The Buddha asks us not to be bluffed by the Big Magician. Life consists of natural processes that function by themselves and we should not put an attā (Self) to it. We have been stressing the fact that it is not my "I", but that it is the Mind that is the controller of everything. The Mind motivates everything. The Buddha’s Teaching is the Middle Way. It says that Eternity Belief and Annihilation Belief are wrong. Eternity Belief (sassatha Ditthi) is the existence of a persisting Ego-Entity or Individuality existing independently of physical and mental processes that constitutes Life, and continuing ever after Death. Annihilation Belief is the belief in the existence of an Ego-Entity or Personality which is annihilated at Death. The Buddha, however, teaches that the Personality or Ego is but a conventional designation (vohārasacca), whilst in the ultimate sense (Paramattha-Sacca) there is only this consuming process of physical and mental phenomena which continually arise and disappear immediately.

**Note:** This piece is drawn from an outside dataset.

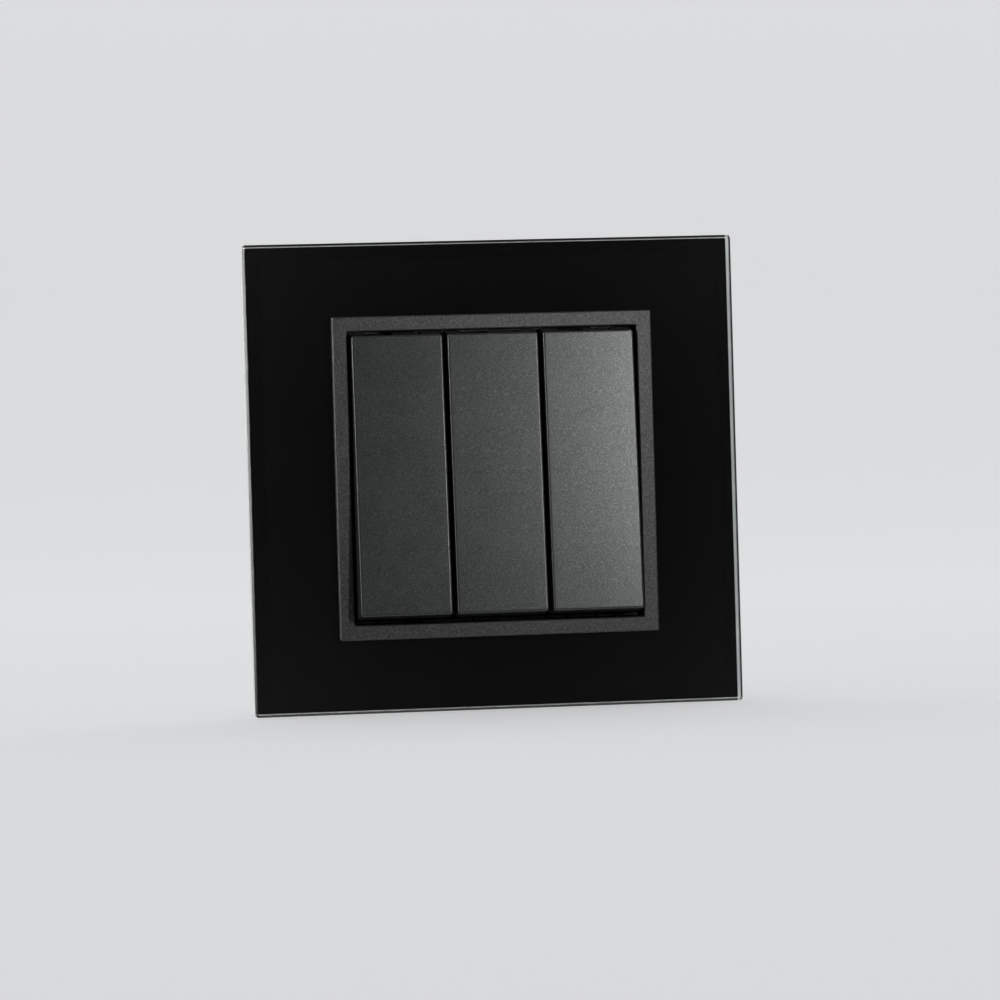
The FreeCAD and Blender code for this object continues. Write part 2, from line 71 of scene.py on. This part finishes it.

 The Buddha has dissected the Body and Mind into its constituent parts, namely the 5-Aggregates, i.e., the Matter Aggregate, and the Mind having four Aggregates, namely, Viññāna, vedanā, saññā and Sankhāra, and nothing more. There is no soul whatever. The Conceit Self is eradicated only when one becomes an Arahat. Conceit is of many kinds and forms and some are enumerated thus: conceit of accomplishment, of appearance, of bearing, of birth, of bodily perfection, of bodily proportion, being not despised, of dexterity, erudition, gain, having adherents, health, being honoured, intelligence, of kinsmen, being an acknowledged authority, being moral, of prominence, popularity, being respected, tall, Wealth, youth, etc. Also the ideas "I am better", "I am equal". The tanhā or Possessive or Craving Self is similarly eradicated only on becoming an Arahat. Craving is the cause of Suffering, as will be explained in the exposition of the 4-Noble Truths, and Craving is the cause of continuing the cycle of rebirths.

Craving is of 3 Kinds:

1. Craving for sense pleasures (Kāma-tanhā),
2. Craving for existence (Bhava-tanhā)
3. Craving for self-annihilition (vibhava-tanhā).

Craving is of many forms, and is very cunning. There is Craving when there does not seem to be any that is apparent. It is quite a job to drive out this Craving. Practically the most important Teaching of The Buddha is that there is no Self. If you believe in a Self you will act in one way, but if you believe there is no Self, you will act in another way. It is with Wisdom that you come to know that there is no Self that there is no attā. The teaching of tanhā, Māna, Ditthi, the Teaching of the 4-Noble Truths of Suffering, the Teaching of Anicca, Dukkha, anattā, in fact the whole of the Abhidhamma is calculated to make you know that there is no Self, that there is no attā, namely, everything is anattā.

 Say, you own a piece of of land. If you think that you will find petroleum or gems in your land, you will dig. If you have not found it yet, on your deathbed, you will ask your children to go on digging. But if you are sure in your lifetime that there is no petroleum or gems in your land, you will not follow the useless task of digging your land. Similarly, if you are sure that there is no attā or self within your Body, you will avoid certain acts which you are sure is a waste of time.